WHAT TO PRODUCE:
Begin with the line that contains "block(x0, x1, side" and continue down through the line that contains "record = json.load(file)"; reproduce those lines exactly and only those.

INFORMATION SUPPLIED:
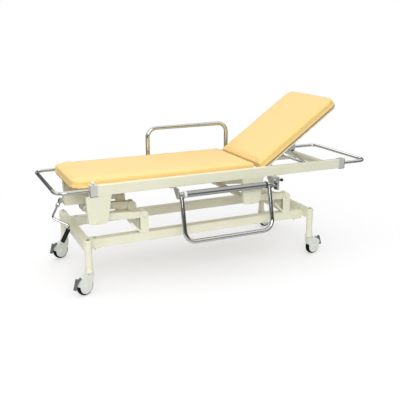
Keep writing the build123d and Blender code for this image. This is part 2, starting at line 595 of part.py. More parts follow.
BAR_T, BAR_W = 6.0, 24.0
BAR_Y = PAD_HALF - 8 - BAR_W / 2
EAR_Y0, EAR_Y1 = 267.0, 271.0
LUG_T = 5.0
bar_floor = board_floor - BAR_T
stay_x, stay_z = STAY_ALONG, -STAY_BELOW
with BuildPart() as back_frame:
    for side in SIDES.values():
        with BuildSketch(back_plane.offset(bar_floor)):
            with Locations((300, side * BAR_Y)):
                Rectangle(620, BAR_W)
            # tab out to the hinge
            with Locations((6, side * (BAR_Y + EAR_Y1) / 2)):
                Rectangle(24, EAR_Y1 - BAR_Y)
        extrude(amount=BAR_T)
        # ear beside the pad, round about the hinge
        ear = Plane(origin=back_plane.origin + Vector(0, side * EAR_Y0, 0), x_dir=back_plane.x_dir,
                    z_dir=(0, side, 0))
        with BuildSketch(ear):
            Circle(12)
            with Locations((6, -side * bar_floor / 2)):
                Rectangle(24, abs(bar_floor))
        extrude(amount=EAR_Y1 - EAR_Y0)
        pin = back_plane.origin + Vector(0, side * EAR_Y0, 0)
        rod(pin, (pin + Vector(0, side * 6.5, 0)), HINGE_PIN_R)
        # lug that holds the stay
        lug = Plane(origin=back_plane.origin + Vector(0, side * (STAY_Y + STAY_R + RUN), 0),
                    x_dir=back_plane.x_dir, z_dir=(0, side, 0))
        with BuildSketch(lug):
            with Locations((stay_x, -side * stay_z)):
                Circle(9)
            with Locations((stay_x, -side * (stay_z + bar_floor) / 2)):
                Rectangle(18, bar_floor - stay_z)
            with Locations((stay_x, -side * stay_z)):
                Circle(4.1, mode=Mode.SUBTRACT)
        extrude(amount=LUG_T)
    with BuildSketch(back_plane.offset(bar_floor)):
        with Locations((60, 0), (stay_x, 0), (580, 0)):
            Rectangle(36, 2 * BAR_Y)
    extrude(amount=BAR_T)
finish(back_frame, "back_frame")

stay_top = back_plane.from_local_coords((stay_x, 0, stay_z))
foot_z = RACK_Z1 + STAY_R + 2
stay_drop = stay_top.Z - foot_z
stay_foot = Vector(stay_top.X + sqrt(STAY_LENGTH**2 - stay_drop**2), 0, foot_z)
with BuildPart() as back_stay:
    for side in SIDES.values():
        out = Vector(0, side * STAY_Y, 0)
        rod((stay_top + out), (stay_foot + out), STAY_R)
        rod((stay_top + out), (stay_top + out + Vector(0, side * (STAY_R + LUG_T + 4), 0)), 4)
    reach = Vector(0, RACK_Y + 15, 0)
    rod((stay_foot - reach), (stay_foot + reach), STAY_R)
finish(back_stay, "back_stay")

rack_x0, rack_x1 = SLATS_X[3] + SLAT_W / 2, SLATS_X[4] - SLAT_W / 2
with BuildPart() as stay_racks:
    for side in SIDES.values():
        y0, y1 = side * (RACK_Y - 10), side * (RACK_Y + 10)
        block(rack_x0, rack_x1, y0, y1, RACK_Z0, RACK_Z1)
        block(rack_x0 - SLAT_W, rack_x1 + SLAT_W, y0, y1, RACK_Z0, SLAT_Z0)
        for step in range(8):
            x = stay_foot.X - 140 + 35 * step
            rod((x, y0, RACK_Z1 + 5.5), (x, y1, RACK_Z1 + 5.5), STAY_R, mode=Mode.SUBTRACT)
finish(stay_racks, "stay_racks")

with BuildPart() as back_rests:
    for side in SIDES.values():
        rod((SLATS_X[4], side * 205, SLAT_Z1), (SLATS_X[4], side * 205, PAD_Z0 - BOARD_T - 1), 12)
finish(back_rests, "back_rests")

# ---- side guards ----------------------------------------------------------------------------
PLUNGER_Z, PLUNGER_R = 18.0, 4.0         # above the guard's axis
LEG_R = GUARD_R + 2                      # collar at the foot of each leg
MOUNT_GAP, MOUNT_T = 6.0, 6.0
LOCK_GAP, LOCK_LENGTH = 18.0, 34.0
guard_ends = {name: (mid_x - GUARD_HALF, mid_x + GUARD_HALF) for name, mid_x in GUARD_X.items()}

for name, side in SIDES.items():
    y = side * GUARD_Y
    if name == "near":
        reach = Vector(0, side * sin(radians(GUARD_LEAN)), -cos(radians(GUARD_LEAN)))
    else:
        reach = Vector(0, 0, 1)
    x0, x1 = guard_ends[name]
    low0, low1 = Vector(x0, y, GUARD_Z), Vector(x1, y, GUARD_Z)
    with BuildPart() as guard:
        bent_tube([low0 + reach * 4, low0 + reach * GUARD_LEG, low1 + reach * GUARD_LEG, low1 + reach * 4],
                  GUARD_R, GUARD_BEND, 2)
        for x_leg in (x0, x1):
            rod((x_leg - LEG_R, y, GUARD_Z), (x_leg + LEG_R, y, GUARD_Z), LEG_R)
        rod((x0 + LEG_R, y, GUARD_Z), (x1 - LEG_R, y, GUARD_Z), GUARD_TUBE_R)
        rod((x0 + LEG_R + 5, y, GUARD_Z), (x1 - LEG_R - 5, y, GUARD_Z), GUARD_TUBE_R - 2.5,
            mode=Mode.SUBTRACT)
        rod((x0 - GUARD_R - 14, y, GUARD_Z), (x1 + GUARD_R + 16, y, GUARD_Z), PIN_R)
    finish(guard, f"side_guard_{name}")

    lock_x0 = x1 + GUARD_R + LOCK_GAP
    z = GUARD_Z + PLUNGER_Z
    with BuildPart() as lock_knob:
        rod((x1 + GUARD_R + 8, y, z), (lock_x0 + LOCK_LENGTH + 14, y, z), PLUNGER_R)
        with Locations((lock_x0 + LOCK_LENGTH + 22, y, z)):
            Sphere(14)
    finish(lock_knob, f"lock_knob_{name}")

with BuildPart() as guard_mounts:
    for name, side in SIDES.items():
        x0, x1 = guard_ends[name]
        y_in, y_out, y = side * (RAIL_Y0 + 4), side * (GUARD_Y + 16), side * GUARD_Y
        for x, way, tab in ((x0 - GUARD_R - MOUNT_GAP, -1, 40), (x1 + GUARD_R + MOUNT_GAP, 1, 11)):
            with BuildSketch(Plane(origin=(x, 0, 0), x_dir=(0, 1, 0), z_dir=(1, 0, 0))):
                with BuildLine():
                    Polyline((y_in, RAIL_Z0), (y_out, RAIL_Z0), (y_out, GUARD_Z - 10),
                             (y + side * 8, GUARD_Z - 22), (y - side * 10, GUARD_Z - 22),
                             (y_in, RAIL_Z0 - 16), close=True)
                make_face()
            extrude(amount=way * MOUNT_T)
            block(x, x + way * tab, y_in, side * RAIL_Y1, RAIL_Z0 - 4, RAIL_Z0)
            rod((x - way, y, GUARD_Z), (x + way * 8, y, GUARD_Z), PIN_R + PIN_FIT, mode=Mode.SUBTRACT)
        z = GUARD_Z + PLUNGER_Z
        rod((x, y, z), (x + 8, y, z), PLUNGER_R + RUN, mode=Mode.SUBTRACT)
finish(guard_mounts, "guard_mounts")

with BuildPart() as guard_locks:
    for name, side in SIDES.items():
        x0 = guard_ends[name][1] + GUARD_R + LOCK_GAP
        x1 = x0 + LOCK_LENGTH
        y_in, y_out = side * (GUARD_Y - 12), side * (GUARD_Y + 14)
        block(x0, x1, y_in, y_out, GUARD_Z + 6, RAIL_Z0 - 4)
        block(x0 + 10, x1, y_in, y_out, GUARD_Z - 40, GUARD_Z - 12)
        block(x0 + 18, x1, y_in, y_out, GUARD_Z - 12, GUARD_Z + 6)
        block(x0, x1, side * (RAIL_Y0 + 4), y_out, RAIL_Z0 - 4, RAIL_Z0)
        y, z = side * GUARD_Y, GUARD_Z + PLUNGER_Z
        rod((x0 - 7, y, z), (x1 + 1, y, z), PLUNGER_R + RUN, mode=Mode.SUBTRACT)
finish(guard_locks, "guard_locks")
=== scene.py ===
import json
from math import atan2, cos, pi, radians, sin, tan

import bmesh
import bpy
from mathutils import Matrix, Vector, noise


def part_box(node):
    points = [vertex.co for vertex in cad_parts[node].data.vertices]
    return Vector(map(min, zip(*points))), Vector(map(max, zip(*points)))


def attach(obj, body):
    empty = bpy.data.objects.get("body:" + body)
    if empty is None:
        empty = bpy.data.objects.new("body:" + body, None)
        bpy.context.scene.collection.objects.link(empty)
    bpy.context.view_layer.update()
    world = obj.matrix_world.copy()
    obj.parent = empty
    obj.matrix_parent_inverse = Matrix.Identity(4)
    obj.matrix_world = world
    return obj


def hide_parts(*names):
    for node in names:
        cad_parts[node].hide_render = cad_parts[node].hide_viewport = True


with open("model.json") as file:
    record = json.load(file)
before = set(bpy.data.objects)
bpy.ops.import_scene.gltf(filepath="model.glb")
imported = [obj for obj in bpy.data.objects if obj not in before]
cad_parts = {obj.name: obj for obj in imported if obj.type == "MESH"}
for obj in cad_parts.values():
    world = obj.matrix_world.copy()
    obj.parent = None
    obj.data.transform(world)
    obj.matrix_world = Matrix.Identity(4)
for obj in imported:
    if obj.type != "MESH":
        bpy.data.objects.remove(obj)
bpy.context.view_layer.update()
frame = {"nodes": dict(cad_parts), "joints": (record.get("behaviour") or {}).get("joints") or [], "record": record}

MM = 0.001
X, Y, Z = Vector((1, 0, 0)), Vector((0, 1, 0)), Vector((0, 0, 1))
SIDES = {"near": -1, "far": 1}
TAGS = ("foot_near", "foot_far", "head_near", "head_far")
joints = {j["name"]: j for j in frame["joints"]}


def pivot(name):
    """Where a joint's axis passes, and the way it points."""
    return Vector(joints[name]["pos_m"]), Vector(joints[name]["axis"]).normalized()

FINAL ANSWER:
        block(x0, x1, side * (RAIL_Y0 + 4), y_out, RAIL_Z0 - 4, RAIL_Z0)
        y, z = side * GUARD_Y, GUARD_Z + PLUNGER_Z
        rod((x0 - 7, y, z), (x1 + 1, y, z), PLUNGER_R + RUN, mode=Mode.SUBTRACT)
finish(guard_locks, "guard_locks")
=== scene.py ===
import json
from math import atan2, cos, pi, radians, sin, tan

import bmesh
import bpy
from mathutils import Matrix, Vector, noise


def part_box(node):
    points = [vertex.co for vertex in cad_parts[node].data.vertices]
    return Vector(map(min, zip(*points))), Vector(map(max, zip(*points)))


def attach(obj, body):
    empty = bpy.data.objects.get("body:" + body)
    if empty is None:
        empty = bpy.data.objects.new("body:" + body, None)
        bpy.context.scene.collection.objects.link(empty)
    bpy.context.view_layer.update()
    world = obj.matrix_world.copy()
    obj.parent = empty
    obj.matrix_parent_inverse = Matrix.Identity(4)
    obj.matrix_world = world
    return obj


def hide_parts(*names):
    for node in names:
        cad_parts[node].hide_render = cad_parts[node].hide_viewport = True


with open("model.json") as file:
    record = json.load(file)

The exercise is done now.